# Turn on your TV



## Sylie (Apr 4, 2011)

More frightening news, two big explosions at the marathon. Bostonians please check in.


----------



## Yogi's Mom (Jan 6, 2013)

*I Have been watching. Are we ever safe?*
*So Sad the world has come to this.*
*Nickee**


----------



## lynda (Oct 11, 2005)

Very frightening. My son lives in Boston, actually, Charlestown Ma. Thankfully he is ok. I didn't know if he had gone to the marathon or not. He lives close by, and has actually run in the marathon. My heart was in my mouth until I could finally reach him by phone.


----------



## Snowball Pie's Mommi (Oct 16, 2008)

There was also an explosion at the JFK library.


----------



## Snowball Pie's Mommi (Oct 16, 2008)

Although the commissioner said there was an explosion at the JFK library ... apparently that explosion/fire was due to a possible mechanical fire ... So, not related.


----------



## The A Team (Dec 1, 2005)

I've been watching on tv - since it happened...I just happened to catch it right after it happened.
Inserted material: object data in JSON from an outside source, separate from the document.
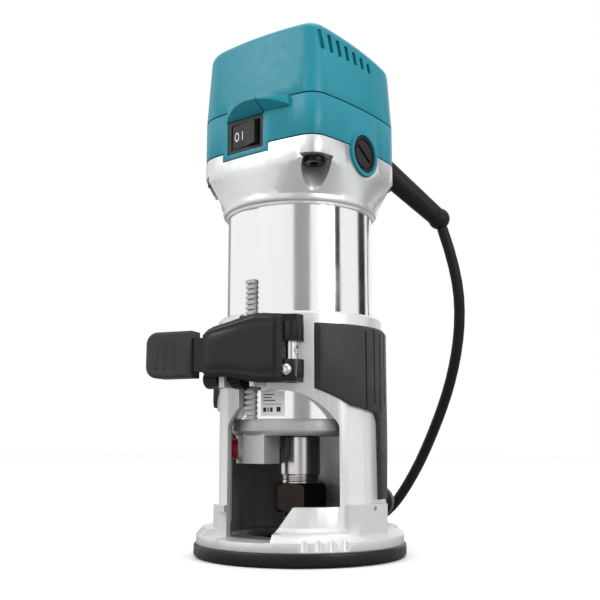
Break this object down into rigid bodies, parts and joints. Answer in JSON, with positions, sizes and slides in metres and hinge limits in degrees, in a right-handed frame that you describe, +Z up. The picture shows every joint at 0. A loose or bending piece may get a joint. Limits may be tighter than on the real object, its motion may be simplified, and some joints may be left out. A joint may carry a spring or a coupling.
{
  "type": "trim router",
  "caption": "Compact corded trim router: square head on a round motor tube that slides in a clamped base casting, with a collet, a lever clamp and a round base plate.",
  "frame": {"origin": "on the spindle axis, at the underside of the base plate, where the router stands on the work", "axes": "+Z up along the spindle axis; -Y towards the switch side, +X towards the brush cap side"},
  "size_m": [0.1556, 0.1892, 0.2242],
  "materials": {
    "teal_plastic": "fine-textured moulded nylon",
    "black_plastic": "moulded",
    "gloss_black": "glossy moulded",
    "red_plastic": "moulded",
    "tube_aluminium": "polished, turned",
    "base_aluminium": "satin, blasted die casting",
    "bracket_aluminium": "as cast",
    "dark_steel": "blackened",
    "bright_steel": "ground",
    "lamination": "stacked sheets",
    "copper": "enamelled wire",
    "brass": "bright",
    "carbon": "pressed carbon",
    "grip_rubber": "moulded soft grip",
    "cord_rubber": "flexible jacket",
    "board": "circuit board",
    "clear_plastic": "clear moulded"
  },
  "bodies": {
    "motor_unit": {"head_casting": "base_aluminium", "switch_housing": "teal_plastic", "top_cover": "teal_plastic", "head_screws": "dark_steel", "motor_tube": "tube_aluminium", "depth_rack": "dark_steel", "end_bracket": "bracket_aluminium", "shaft_lock_spring": "dark_steel", "lower_bearing": "bright_steel", "upper_bearing": "bright_steel", "stator_core": "lamination", "field_coils": "copper", "stator_sleeve": "black_plastic", "brush_holders": "brass", "carbon_brushes": "carbon", "brush_caps": "black_plastic", "switch_body": "black_plastic", "controller_board": "board", "cord_guard": "cord_rubber", "cord": "cord_rubber", "cord_coil": "cord_rubber", "plug": "cord_rubber"},
    "base": {"base_casting": "base_aluminium", "base_plate": "black_plastic", "plate_screws": "bright_steel", "right_grip": "grip_rubber", "left_grip": "grip_rubber", "chip_deflector": "clear_plastic", "lever_pin": "bright_steel", "clamp_bolt": "bright_steel", "clamp_nut": "bright_steel"},
    "lever": {"clamp_lever": "gloss_black", "lever_pad": "grip_rubber"},
    "pinion": {"depth_pinion": "dark_steel", "pinion_knob": "black_plastic"},
    "guide_knob": {"guide_screw": "black_plastic"},
    "spindle": {"armature_shaft": "bright_steel", "armature_core": "lamination", "armature_windings": "copper", "commutator": "copper", "cooling_fan": "black_plastic", "collet_cone": "bright_steel"},
    "nut": {"collet_nut": "dark_steel"},
    "lock": {"shaft_lock_button": "red_plastic", "shaft_lock_pin": "bright_steel"},
    "switch_rocker": {"rocker": "gloss_black"},
    "dial": {"speed_dial": "black_plastic"}
  },
  "joints": [
    {"name": "base_slide", "type": "slide", "parent": "motor_unit", "child": "base", "axis": [0, 0, 1], "range_m": [-0.02, 0.015]},
    {"name": "lever_swing", "type": "hinge", "parent": "base", "child": "lever", "pos_m": [0.02285, -0.03506, 0.0833], "axis": [0, 0, 1], "range_deg": [0, 110]},
    {"name": "pinion_turn", "type": "hinge", "parent": "base", "child": "pinion", "pos_m": [0, -0.0392, 0.0734], "axis": [1, 0, 0], "range_deg": [-164, 219]},
    {"name": "guide_screw_turn", "type": "hinge", "parent": "base", "child": "guide_knob", "pos_m": [0.01483, 0.03671, 0.0204], "axis": [-0.3907, 0.9205, 0], "range_deg": [0, 1440]},
    {"name": "spindle_turn", "type": "hinge", "parent": "motor_unit", "child": "spindle", "pos_m": [0, 0, 0.06], "axis": [0, 0, 1], "continuous": true},
    {"name": "collet_nut_turn", "type": "hinge", "parent": "spindle", "child": "nut", "pos_m": [0, 0, 0.024], "axis": [0, 0, 1], "range_deg": [0, 1080]},
    {"name": "shaft_lock_press", "type": "slide", "parent": "motor_unit", "child": "lock", "axis": [0.6947, 0.7193, 0], "range_m": [0, 0.0026], "stiffness_N_per_m": 600, "springref_m": -0.002},
    {"name": "rocker_tip", "type": "hinge", "parent": "motor_unit", "child": "switch_rocker", "pos_m": [-0.0023, -0.0329, 0.179], "axis": [0, 0, 1], "range_deg": [0, 18]},
    {"name": "speed_dial_turn", "type": "hinge", "parent": "motor_unit", "child": "dial", "pos_m": [0.014, 0.017, 0.2216], "axis": [0, 0, 1], "range_deg": [0, 270]}
  ],
  "couplings": [
    {"joint": "pinion_turn", "follows": "base_slide", "rad_per_m": -190.48}
  ]
}
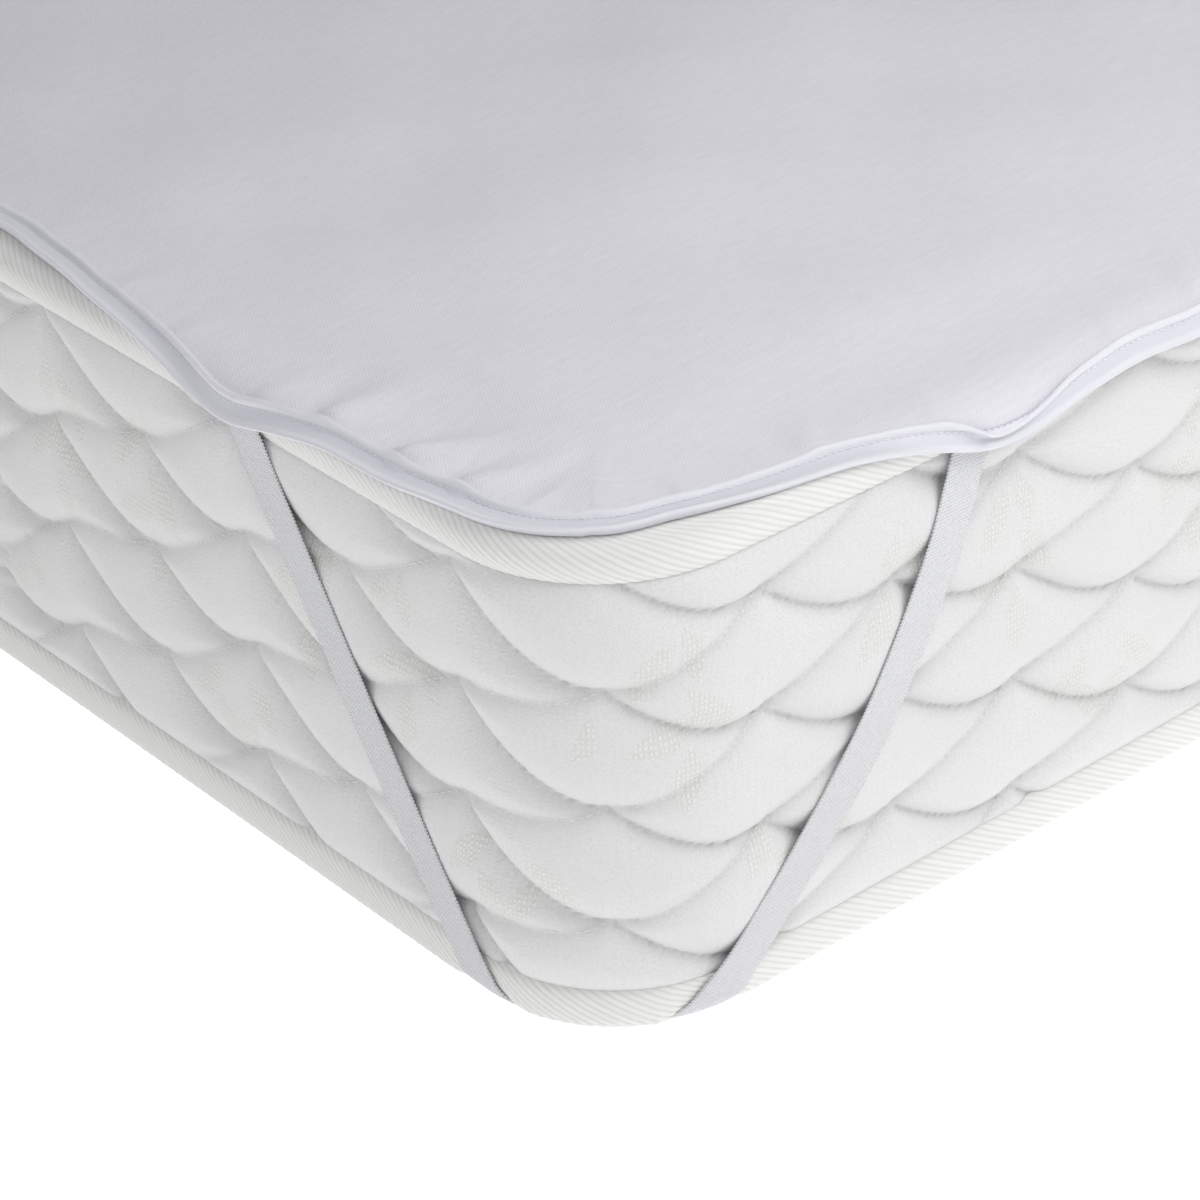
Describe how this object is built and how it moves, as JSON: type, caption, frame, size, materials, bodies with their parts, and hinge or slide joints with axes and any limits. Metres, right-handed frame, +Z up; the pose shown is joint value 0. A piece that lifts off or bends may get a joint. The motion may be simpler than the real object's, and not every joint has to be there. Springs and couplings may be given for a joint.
{
  "type": "waterproof mattress protector on a single mattress",
  "caption": "Thin knitted waterproof mattress protector with a bound edge and elastic corner straps, lying on the plain quilted single mattress that it fits.",
  "frame": {"origin": "on the floor, under the middle of the mattress", "axes": "+Z up, +X along the mattress's length, +Y across it"},
  "size_m": [2.0165, 0.9184, 0.2059],
  "materials": {
    "border_cloth": "off-white stretch knit, quilted",
    "tape_cloth": "cream woven tape with slanted ridges",
    "knit": "fine ribbed knit, matt",
    "satin_tape": "smooth folded binding tape",
    "elastic": "ribbed flat elastic"
  },
  "bodies": {
    "root": {"mattress": "border_cloth", "mattress_tape_top": "tape_cloth", "mattress_tape_bottom": "tape_cloth", "protector_sheet": "knit", "edge_binding": "satin_tape", "corner_strap_1": "elastic", "corner_strap_2": "elastic", "corner_strap_3": "elastic", "corner_strap_4": "elastic"}
  },
  "joints": []
}
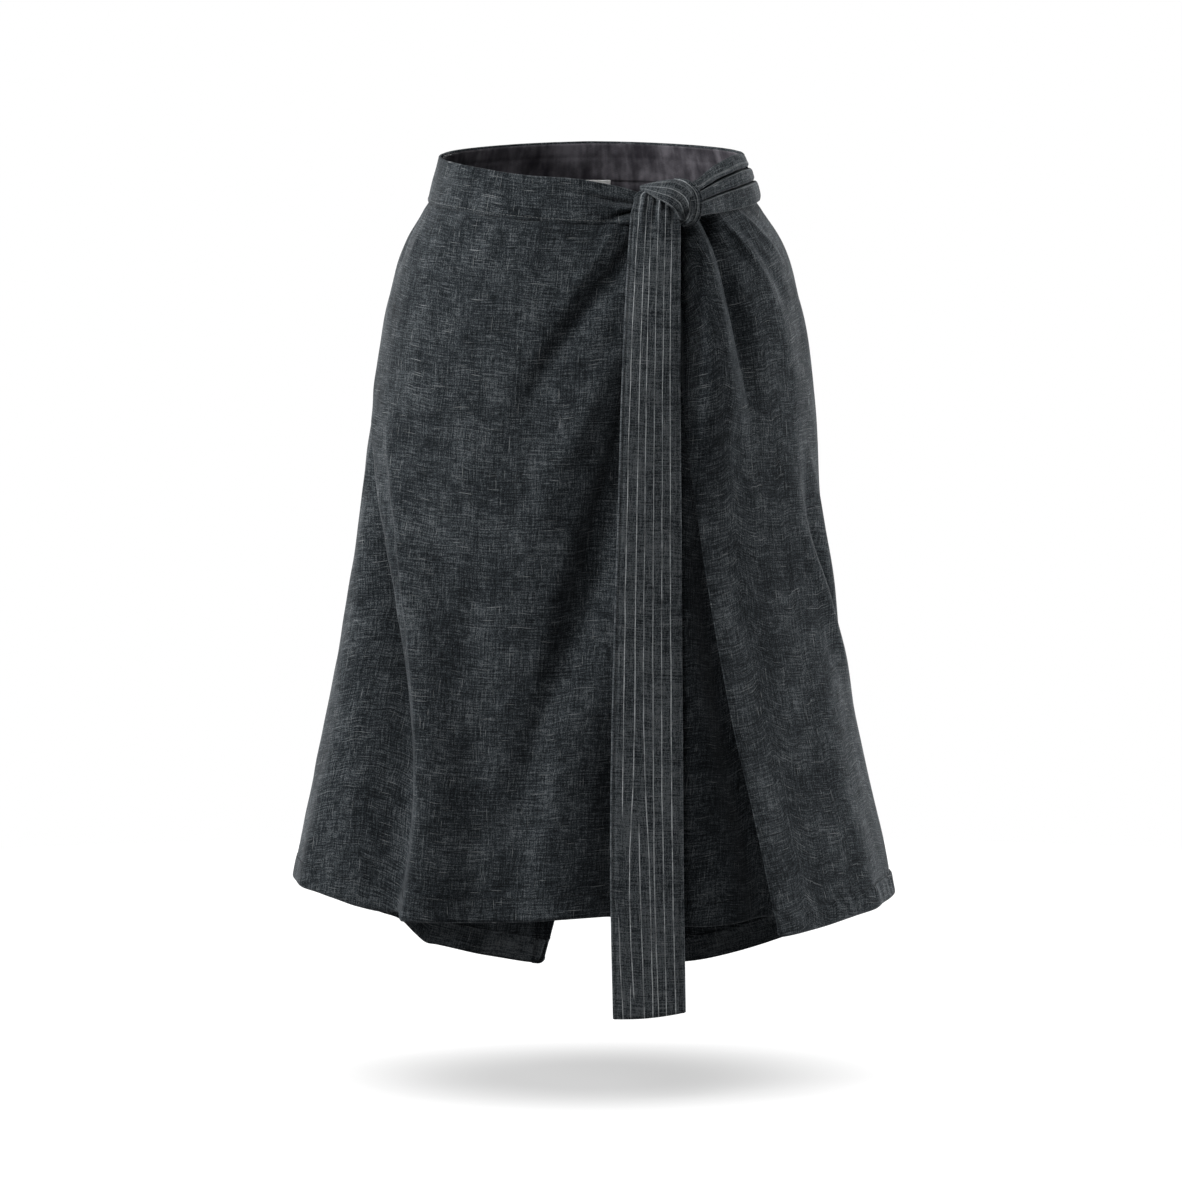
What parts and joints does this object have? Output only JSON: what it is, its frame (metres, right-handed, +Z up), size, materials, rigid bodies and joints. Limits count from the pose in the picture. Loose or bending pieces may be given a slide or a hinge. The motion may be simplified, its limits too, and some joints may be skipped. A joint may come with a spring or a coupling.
{
  "type": "tie-waist wrap skirt",
  "caption": "Knee-length flared wrap skirt with a contoured waistband, a knotted striped sash with a hanging tail, and a slit at the centre back.",
  "frame": {"origin": "middle of the waist opening, half way up the waistband, where a wearer's waist holds the skirt", "axes": "+Z up out of the waist, the front of the skirt faces -Y, +X towards the wearer's left, the side that the sash is knotted on"},
  "size_m": [0.487, 0.315, 0.6856],
  "materials": {
    "linen": "matt charcoal chambray with pale slubs",
    "sash": "matt charcoal chambray with thin white lines along it",
    "facing": "dark satin",
    "label": "plain white woven tape"
  },
  "bodies": {
    "root": {"front_right": "linen", "front_left": "linen", "back_right": "linen", "back_left": "linen", "waistband": "linen", "waist_facing": "facing", "sash_waist": "sash", "sash_knot": "sash", "sash_tail": "sash", "label": "label"}
  },
  "joints": []
}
Then Stan called me....he is sitting on a plane in JFK airport - stuck. oh well...he'll get home eventually.


----------



## Zoe's Mom88 (Apr 25, 2011)

It's so sad and scary what's happening in our world. Unfortunately, it doesn't seem like things will ever get better.


----------



## Maglily (Feb 3, 2009)

it's awful, and very scary. Glad your son is ok Lynda.


----------



## Grace'sMom (Feb 22, 2012)

Hugs and prayers to all...


----------



## Snowbody (Jan 3, 2009)

So sad and frightening rayer: Prayers go out to those in Boston affected...could be people from all over the world involved since most injured were spectators. What a world we live in :smcry:


----------



## wkomorow (Aug 26, 2011)

We were at Wellesey College today, and returing West on the Pike at the time of the explosion, there were streams ofstate police heading east into Boston. Very scary.


----------



## TLR (Nov 13, 2011)

So sad


----------



## Lacie's Mom (Oct 11, 2006)

Zoe's Mom88 said:


> It's so sad and scary what's happening in our world. Unfortunately, it doesn't seem like things will ever get better.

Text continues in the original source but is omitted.